As mentioned in the NPR interview, there was nothing unusual about the police shutting down the city at midnight on Mardi Gras. When the clock rolls over to Ash Wednesday, Mardi Gras is over and everything closes. As far as I know, it’s been that way forever.

How the credit crisis affected Zappos

Anti-bailout sentiment certain runs high these days, and I think it’s because people don’t see the effect that the credit crisis in the fall of 2008 was having on non-financial businesses. In an article in Inc explaining why he sold the company to Amazon.com, Zappos founder Tony Hsieh talks about the effect of the credit crisis on his company:

At the time, Zappos relied on a revolving line of credit of $100 million to buy inventory. But our lending agreements required us to hit projected revenue and profitability targets each month. If we missed our numbers even by a small amount, the banks had the right to walk away from the loans, creating a possible cash-flow crisis that might theoretically bankrupt us.

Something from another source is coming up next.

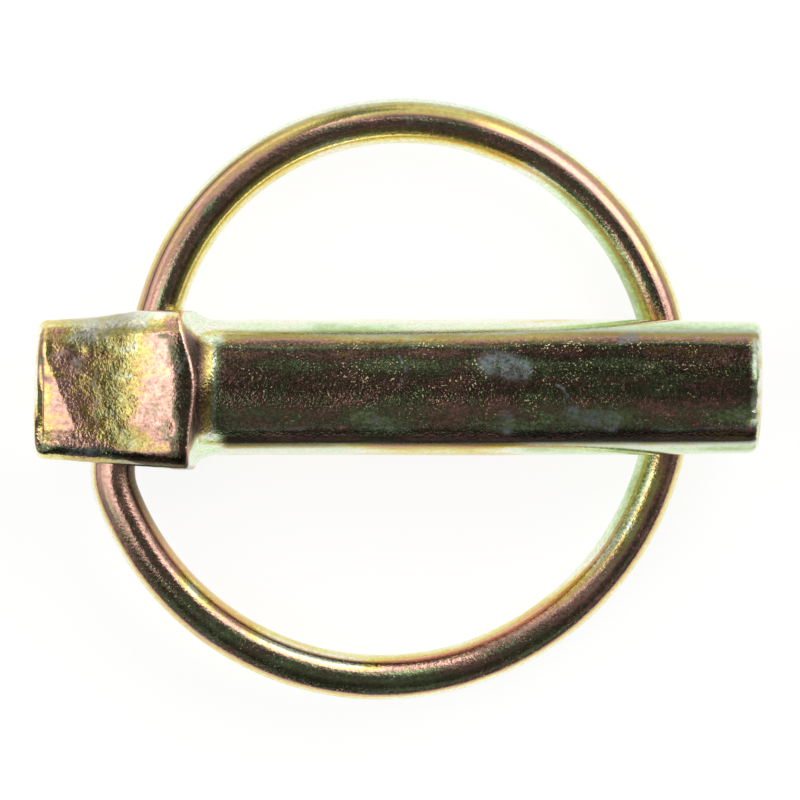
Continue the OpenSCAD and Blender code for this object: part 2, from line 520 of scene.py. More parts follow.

In early 2009, there weren’t a lot of banks eager to give out $100 million to a business in our situation.

That wasn’t our only potential cash-flow problem. Our line of credit was “asset backed,” meaning that we could borrow between 50 percent and 60 percent of the value of our inventory. But the value of our inventory wasn’t based on what we’d paid. It was based on the amount of money we could reasonably collect if the company were liquidated. As the economy deteriorated, the appraised value of our inventory began to fall, which meant that even if we hit our numbers, we might eventually find ourselves without enough cash to buy inventory.

These are the problems most businesses were facing in late 2008. You can oppose the bailouts on principle, but doing so is a luxury afforded by the practical effects of those same bailouts.